What made it that much harder was knowing all too well that he was a real person and, trusting that Wright got all his facts straight (and I do believe this Pulitzer Prize-winning writer got his facts straight) this all really happened. This would all be a lot to take if it was fiction. The Master was a bitch of a film for me to get through. But knowing all this really happened, that one man destroyed so many lives for seemingly such petty reasons, it’s almost unbearable for me. I’ve come to a reading realization. I can’t deal with sociopaths or psychopaths (or probably any kind of path) in non-fiction.
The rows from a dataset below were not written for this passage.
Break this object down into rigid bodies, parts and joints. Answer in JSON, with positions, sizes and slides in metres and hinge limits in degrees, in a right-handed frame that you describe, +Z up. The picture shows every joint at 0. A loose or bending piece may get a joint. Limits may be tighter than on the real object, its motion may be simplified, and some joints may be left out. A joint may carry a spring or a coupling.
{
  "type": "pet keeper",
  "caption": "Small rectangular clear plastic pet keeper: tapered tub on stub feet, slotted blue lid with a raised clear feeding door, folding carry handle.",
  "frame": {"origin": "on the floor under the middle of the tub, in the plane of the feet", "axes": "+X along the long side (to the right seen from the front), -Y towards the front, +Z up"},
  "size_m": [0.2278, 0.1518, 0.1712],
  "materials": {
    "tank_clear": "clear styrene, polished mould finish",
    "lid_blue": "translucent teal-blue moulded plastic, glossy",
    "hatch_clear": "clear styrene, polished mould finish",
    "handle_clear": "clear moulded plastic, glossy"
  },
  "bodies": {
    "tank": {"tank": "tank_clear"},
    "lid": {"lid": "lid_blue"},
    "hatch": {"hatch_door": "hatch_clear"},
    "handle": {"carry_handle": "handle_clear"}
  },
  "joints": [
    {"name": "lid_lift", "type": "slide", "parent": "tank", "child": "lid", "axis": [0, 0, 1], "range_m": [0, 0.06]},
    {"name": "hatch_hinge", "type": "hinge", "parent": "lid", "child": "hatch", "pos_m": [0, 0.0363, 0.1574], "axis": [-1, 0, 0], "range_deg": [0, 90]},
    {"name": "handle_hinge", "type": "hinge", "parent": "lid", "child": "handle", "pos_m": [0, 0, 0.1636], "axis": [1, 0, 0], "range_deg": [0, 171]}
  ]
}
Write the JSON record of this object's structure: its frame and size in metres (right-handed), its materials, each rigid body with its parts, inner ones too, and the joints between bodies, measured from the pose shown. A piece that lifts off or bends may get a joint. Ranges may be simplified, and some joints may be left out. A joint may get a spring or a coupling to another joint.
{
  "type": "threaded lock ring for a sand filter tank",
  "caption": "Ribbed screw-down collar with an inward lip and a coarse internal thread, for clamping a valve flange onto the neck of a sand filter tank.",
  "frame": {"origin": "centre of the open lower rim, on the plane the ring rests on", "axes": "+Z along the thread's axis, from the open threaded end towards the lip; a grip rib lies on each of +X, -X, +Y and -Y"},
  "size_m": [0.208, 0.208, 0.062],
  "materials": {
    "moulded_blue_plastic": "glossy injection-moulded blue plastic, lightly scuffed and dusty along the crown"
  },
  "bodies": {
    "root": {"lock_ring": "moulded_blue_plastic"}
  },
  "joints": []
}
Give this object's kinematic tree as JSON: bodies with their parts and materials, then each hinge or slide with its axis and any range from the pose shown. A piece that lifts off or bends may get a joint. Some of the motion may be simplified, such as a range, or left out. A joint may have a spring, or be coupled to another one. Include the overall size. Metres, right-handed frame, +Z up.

I mean I technically CAN, it’s just really, really, really hard for me, so I have to choose these reads very, very, very carefully.

On the fiction side, I’ve got a little bit of a thicker skin when it comes to morally questionable (or just plain morally terrible) characters. Case in point, this past summer’s scandal-read Tampa by Alissa Nutting, which follows beautiful middle school educator/pedophile Celeste Price and her carefully plotted seduction of one of her male junior high school students. Celeste is a monster, to be sure, but she is a monster that, through the prism of fiction, I could look at and feel, well not SAFE, but certainly SAFER than I would have felt had this book been narrative fiction, or GASP SHRIEK A MEMOIR!!

I hope I’m not coming across as too much of a corseted 19th century lady in desperate need of a reclining sofa and smelling salts. I want to read about complex people in complex situations- that’s one of my favorite things about reading! But I have very thin skin when it comes to consuming media. I gasp while watching movies. I get so angry at certain television characters I’ll wake up the next morning still upset about an injustice that happened on an episode the previous night (Good Wife, you are my favorite show and at the same time, you haunt my nights). I have returned more than one tearstained book to the library…and by more than one, I mean, like, maybe 8. Media affects me deeply. And when I read about a human that is unthinkably cruel to other humans, and I know that all those humans existed, that these events happened, it’s just a lot for me. Sometimes it’s almost too much, and sometimes it actually is too much.

How do you guys feel about sociopaths/psychopaths/whateverpaths in your reading lives? Does it make a difference whether these people are fictional or real? Are you cool no matter what or can you just not deal no matter what or are you somewhere in between?